Cuomo has asked state lawmakers to pass Raise the Age legislation each session for the past few years. And each year, Senate Republicans prove to be the stumbling block.

The governor included a Raise the Age measure in his budget proposal this year to gain some leverage in negotiations. The Assembly has already passed a bill and would likely support Cuomo's plan. The State Senate's influential Independent Democratic Conference supports it, too.

The Senate GOP, however, is again expressing reservations. Republican Senator Rich Funke's position, which he explained in a statement, is shared by other members of his conference

Funke says he doesn't oppose the idea behind Cuomo's proposal, but says "the devil will be in the details." He has questions about the proposal's effect on court dockets, how facilities will be built or expanded, and how the state will cover long-term operating costs. He also worries that the state will push costs onto local governments.

"All of these questions and more need to be answered with clear, compelling solutions before it earns my support," Funke says in his statement outlining his position.

The state budget deadline is March 31, and as that date approaches, debates around Raise the Age will intensify. The themes Funke touches on will come up again and again.

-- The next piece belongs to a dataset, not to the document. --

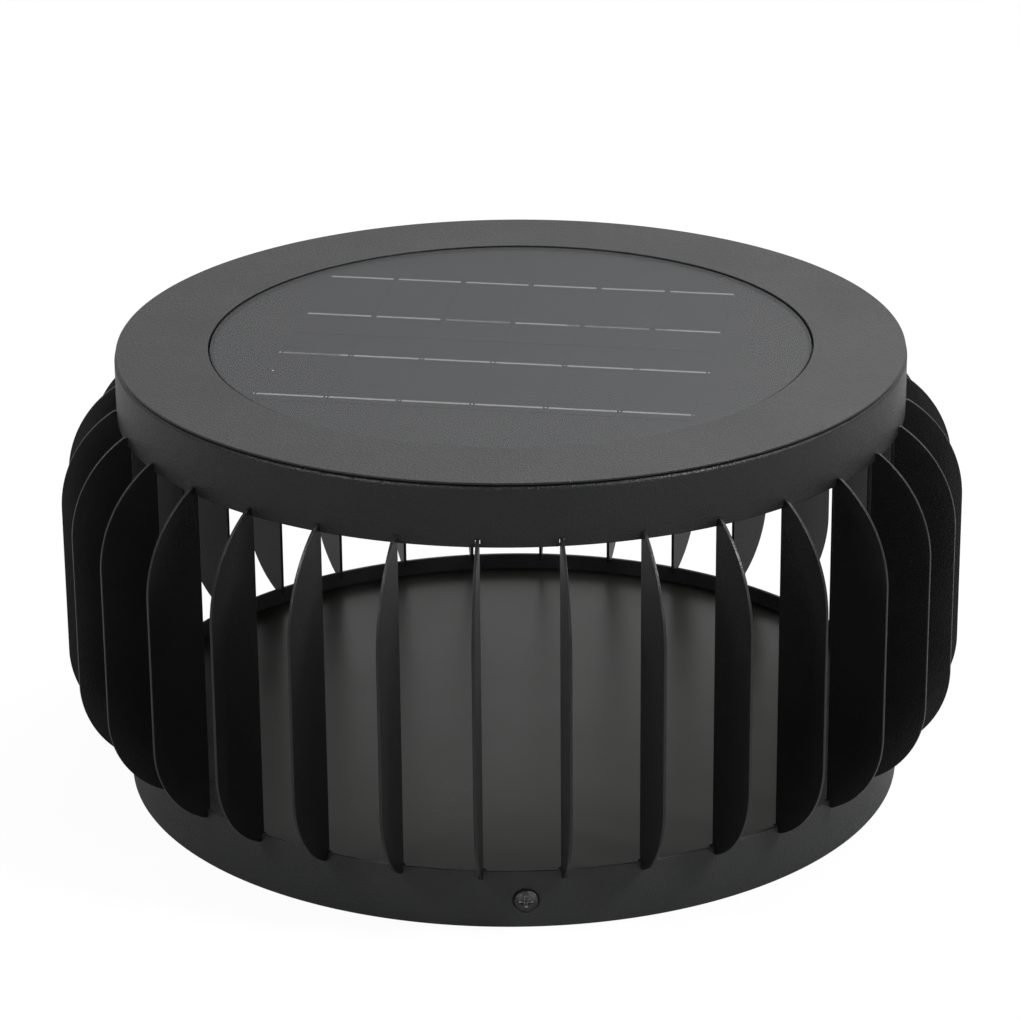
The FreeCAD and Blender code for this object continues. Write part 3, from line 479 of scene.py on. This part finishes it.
def slotStations(halfWidth, between, extra=()):
    # columns round the drum: two at each slot's sides, even ones between, and any extra ones that
    # stay clear of both
    clear = 0.06
    sides = [(azimuth - halfWidth, azimuth + halfWidth) for azimuth in finAzimuths]
    stations = [side for pair in sides for side in pair]
    pitch = 360 / len(sides)
    for low, high in sides:
        stations += [high + (pitch - 2 * halfWidth) * step / between for step in range(1, between)]
    spare = [spot for spot in extra
             if all(abs((spot - side + 180) % 360 - 180) > clear for side in stations)]
    stations = sorted(spot % 360 for spot in stations + spare)

    def isSlot(column):
        start = stations[column]
        width = (stations[(column + 1) % len(stations)] - start) % 360
        middle = start + width / 2
        return any(abs((middle - azimuth + 180) % 360 - 180) < halfWidth for azimuth in finAzimuths)
    return stations, isSlot


def slotAngle(gap):
    # half of a slot's width in degrees: a fin and its gap on each side
    return math.degrees((finHalf + gap) / drumRadius)


def makeCapSkin():
    cap = {"wall": 1.5, "slotDepth": 3, "slotGap": 0.3, "panelGap": 0.7, "ledgeDepth": 3.5,
           "ledgeWidth": 7.5, "lidInset": 0.5, "lidEdge": 0.7, "seamHeight": 0.5, "seamDepth": 1.1,
           "shoulder": 1.5, "softEdge": 0.3}
    cap = {key: size * mm for key, size in cap.items()}
    low, top = capLow.z, capHigh.z
    inner = drumRadius - cap["wall"]
    opening = coverHigh.x + cap["panelGap"]
    lid = drumRadius - cap["lidInset"]
    seamTop = top - cap["lidEdge"]
    seamLow = seamTop - cap["seamHeight"]
    roof = low + cap["slotDepth"]
    ledge = top - cap["ledgeDepth"]
    soft = cap["softEdge"]
    profile = roundedProfile([
        (inner, roof, 0),
        (inner, low, soft),
        (drumRadius, low, soft),
        (drumRadius, roof, 0),
        (drumRadius, seamLow, cap["shoulder"]),
        (lid - cap["seamDepth"], seamLow, 0),
        (lid - cap["seamDepth"], seamTop, 0),
        (lid, seamTop, 0),
        (lid, top, soft),
        (opening, top, soft),
        (opening, ledge, 0),
        (opening - cap["ledgeWidth"], ledge, 0),
        (opening - cap["ledgeWidth"], ledge - cap["wall"], 0),
        (opening + cap["wall"], ledge - cap["wall"], 0),
        (opening + cap["wall"], top - cap["wall"], 0),
        (inner, top - cap["wall"], 0),
    ])
    stations, isSlot = slotStations(slotAngle(cap["slotGap"]), 12)
    skin = latheShell("capSkin", profile, stations, isSlot, (0, nearest(profile, drumRadius, roof)))
    skin.data.materials.append(finishes["drumCoat"])
    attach(skin, "lamp")
    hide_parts("cap_shell")


def makeBaseSkin():
    base = {"wall": 1.5, "slotDepth": 3, "slotGap": 0.05, "softEdge": 0.35,
            "dimpleMouth": 5.3, "dimpleFloor": 4.4, "dimpleDepth": 0.8, "mesh": 0.45, "field": 6.3}
    base = {key: size * mm for key, size in base.items()}
    top = drumHigh.z
    inner = drumRadius - base["wall"]
    shelf = top - base["slotDepth"]
    soft = base["softEdge"]
    rows = int(2 * base["field"] / base["mesh"])
    heights = [screwHeight + base["field"] * (2 * row / rows - 1) for row in range(rows + 1)]
    profile = roundedProfile(
        [(drumRadius, shelf, 0), (drumRadius, top, soft), (inner, top, soft), (inner, shelf, 0)]
        + [(inner, height, 0) for height in reversed(heights)]
        + [(inner, 0, soft), (drumRadius, 0, soft)]
        + [(drumRadius, height, 0) for height in heights])
    spread = math.degrees(base["field"] / drumRadius)
    extra = [screw + spread * (2 * row / rows - 1) for screw in screwAzimuths for row in range(rows + 1)]
    stations, isSlot = slotStations(slotAngle(base["slotGap"]), 10, extra)

    def dimple(azimuth, height):
        across = min(abs((azimuth - screw + 180) % 360 - 180) for screw in screwAzimuths)
        away = math.hypot(math.radians(across) * drumRadius, height - screwHeight)
        part = (base["dimpleMouth"] - away) / (base["dimpleMouth"] - base["dimpleFloor"])
        part = min(max(part, 0), 1)
        return base["dimpleDepth"] * part * part * (3 - 2 * part)

    skin = latheShell("baseSkin", profile, stations, isSlot, (0, nearest(profile, inner, shelf)), dimple)
    # the base skin gets the lighter coat, which holds painted light
    skin.data.materials.append(finishes["baseCoatPaintedLight"])
    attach(skin, "lamp")
    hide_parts("base_drum")


def addScrewCrossGlints():
    # bright metal laid in each cross recess, sunk towards its middle: a painted glint for the light that
    # the recess catches
    cross = {"seat": 149.2, "floor": 1.05, "sink": 0.35, "long": 2.5, "short": 0.55, "thick": 0.1}
    cross = {key: size * mm for key, size in cross.items()}
    quarter = [(cross["long"], cross["short"]), (cross["short"], cross["short"]),
               (cross["short"], cross["long"])]
    outline = [Matrix.Rotation(math.radians(turn), 2) @ Vector(corner) for turn in range(0, 360, 90)
               for corner in quarter]
    vertices, faces = [], []
    for screw in screwAzimuths:
        turn = Matrix.Rotation(math.radians(screw), 3, "Z")
        rim = cross["seat"] + cross["floor"]
        first = len(vertices)
        vertices += [turn @ Vector((spot.x, -rim, screwHeight + spot.y)) for spot in outline]
        vertices.append(turn @ Vector((0, cross["sink"] - rim, screwHeight)))
        middle = len(vertices) - 1
        faces += [(first + step, first + (step + 1) % len(outline), middle) for step in range(len(outline))]
    mesh = bpy.data.meshes.new("screwCrossGlints")
    mesh.from_pydata(vertices, [], faces)
    crossGlints = bpy.data.objects.new("screwCrossGlints", mesh)
    bpy.context.scene.collection.objects.link(crossGlints)
    plate = crossGlints.modifiers.new("plate", "SOLIDIFY")
    plate.thickness = cross["thick"]
    mesh.materials.append(finishes["glintMetal"])
    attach(crossGlints, "lamp")


def addSolderDots():
    # little drops of solder beside the ribbons' ends, on the two front lines, and one stray drop
    panel = {"turn": 11, "shift": 3, "cellPitch": 27.15, "linePitch": 45.5, "size": 0.55, "rise": 0.12,
             "sink": 0.05}
    draw = random.Random(3)
    spots = [((column - 3) * panel["cellPitch"] - panel["shift"], line * panel["linePitch"])
             for line in (-1.5, -0.5) for column in range(7)]
    spots.append((-3.05 * panel["cellPitch"], -0.95 * panel["linePitch"]))
    turn = Matrix.Rotation(-math.radians(panel["turn"]), 3, "Z")
    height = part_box("cell_ribbons")[1].z
    sides = 10
    vertices, faces = [], []
    for along, across in spots:
        size = panel["size"] * mm * draw.uniform(0.6, 1.1)
        centre = turn @ Vector((along * mm, across * mm, 0)) + Vector((0, 0, height - panel["sink"] * mm))
        first = len(vertices)
        for reach, lift in ((1.0, 0.0), (0.6, 0.7)):
            for step in range(sides):
                spin = 2 * math.pi * step / sides
                outward = Vector((math.cos(spin), math.sin(spin), 0)) * size * reach
                vertices.append(centre + outward + Vector((0, 0, lift * panel["rise"] * mm)))
        for step in range(sides):
            following = (step + 1) % sides
            faces.append((first + step, first + following, first + sides + following, first + sides + step))
        faces.append([first + sides + step for step in range(sides)])
        faces.append([first + step for step in reversed(range(sides))])
    mesh = bpy.data.meshes.new("solderDots")
    mesh.from_pydata(vertices, [], faces)
    mesh.shade_smooth()
    dots = bpy.data.objects.new("solderDots", mesh)
    bpy.context.scene.collection.objects.link(dots)
    mesh.materials.append(finishes["tinRibbon"])
    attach(dots, "lamp")


def addBeads(name, radius, height, sizes, rise):
    # small tack welds, coated over, one on each side of every fin
    draw = random.Random(7)
    rings, sides = 5, 8
    vertices, faces = [], []
    for azimuth in finAzimuths:
        for side in (-1, 1):
            size = draw.uniform(*sizes)
            turn = math.radians(azimuth) + side * (finHalf + size * 0.3) / radius
            centre = Vector((radius * math.sin(turn), -radius * math.cos(turn), height))
            first = len(vertices)
            vertices.append(centre + Vector((0, 0, size * rise)))
            for level in range(1, rings):
                tilt = math.pi * level / rings
                for step in range(sides):
                    spin = 2 * math.pi * step / sides
                    bump = draw.uniform(0.9, 1.1)
                    vertices.append(centre + Vector((size * bump * math.sin(tilt) * math.cos(spin),
                                                     size * bump * math.sin(tilt) * math.sin(spin),
                                                     size * rise * math.cos(tilt))))
            last = len(vertices)
            vertices.append(centre - Vector((0, 0, size * rise)))
            for step in range(sides):
                following = (step + 1) % sides
                faces.append((first, first + 1 + step, first + 1 + following))
                for level in range(rings - 2):
                    here = first + 1 + level * sides
                    below = here + sides
                    faces.append((here + step, below + step, below + following, here + following))
                here = last - sides
                faces.append((here + step, last, here + following))
    mesh = bpy.data.meshes.new(name)
    mesh.from_pydata(vertices, [], faces)
    mesh.shade_smooth()
    beads = bpy.data.objects.new(name, mesh)
    bpy.context.scene.collection.objects.link(beads)
    # the beads get the same lighter coat, which holds painted light
    mesh.materials.append(finishes["baseCoatPaintedLight"])
    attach(beads, "lamp")


def softenNode(name, width):
    # rounds a CAD node's sharp edges as a press or a coat leaves them
    node = nodes[name]
    weld = node.modifiers.new("weld", "WELD")
    weld.merge_threshold = 0.002 * mm
    bevel = node.modifiers.new("edgeRound", "BEVEL")
    bevel.width = width
    bevel.segments = 3
    bevel.limit_method = "ANGLE"
    bevel.angle_limit = math.radians(35)
    bevel.use_clamp_overlap = True
    bevel.harden_normals = False
    shade = node.modifiers.new("evenNormals", "WEIGHTED_NORMAL")
    shade.keep_sharp = False
    shade.weight = 100


def finishNodes():
    for name, node in nodes.items():
        finish = finishes["finCoat" if name in finNames else finishOf[name]]
        node.data.materials.clear()
        node.data.materials.append(finish)
        node.data.polygons.foreach_set("material_index", [0] * len(node.data.polygons))


finishNodes()
for finName in finNames:
    softenNode(finName, 0.22 * mm)
for nodeName, width in (("panel_cover", 0.25), ("side_screws", 0.12), ("diffuser", 0.3),
                        ("underplate", 0.3), ("mounting_plate", 0.3)):
    softenNode(nodeName, width * mm)
makeCapSkin()
makeBaseSkin()
weldRadius = drumRadius - 1.6 * mm
for weldName, height, sizes in (("baseWelds", drumHigh.z - 0.3 * mm, (0.6, 1.1)),
                                ("capWelds", capLow.z + 0.2 * mm, (0.4, 0.8))):
    addBeads(weldName, weldRadius, height, [size * mm for size in sizes], 0.8)
addScrewCrossGlints()
addSolderDots()
print("drums, welds and small parts made")

addStudio()
addCamera()
bpy.context.scene.view_settings.view_transform = "Standard"
print("studio set")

But the states that have already made the switch haven't found costs to be an issue. And New York has already taken steps to develop a facility for many of the youths under 18 in the state prison system.

"I drool at the level of detail that's in this program," says Cretella, who early in his career pushed to get an acute child psychiatric center in Rochester. It's a work in progress, and some adjustments would have to be made once the reforms are in place.

"If you're asking for more detail, you're asking for the impossible," Cretella says.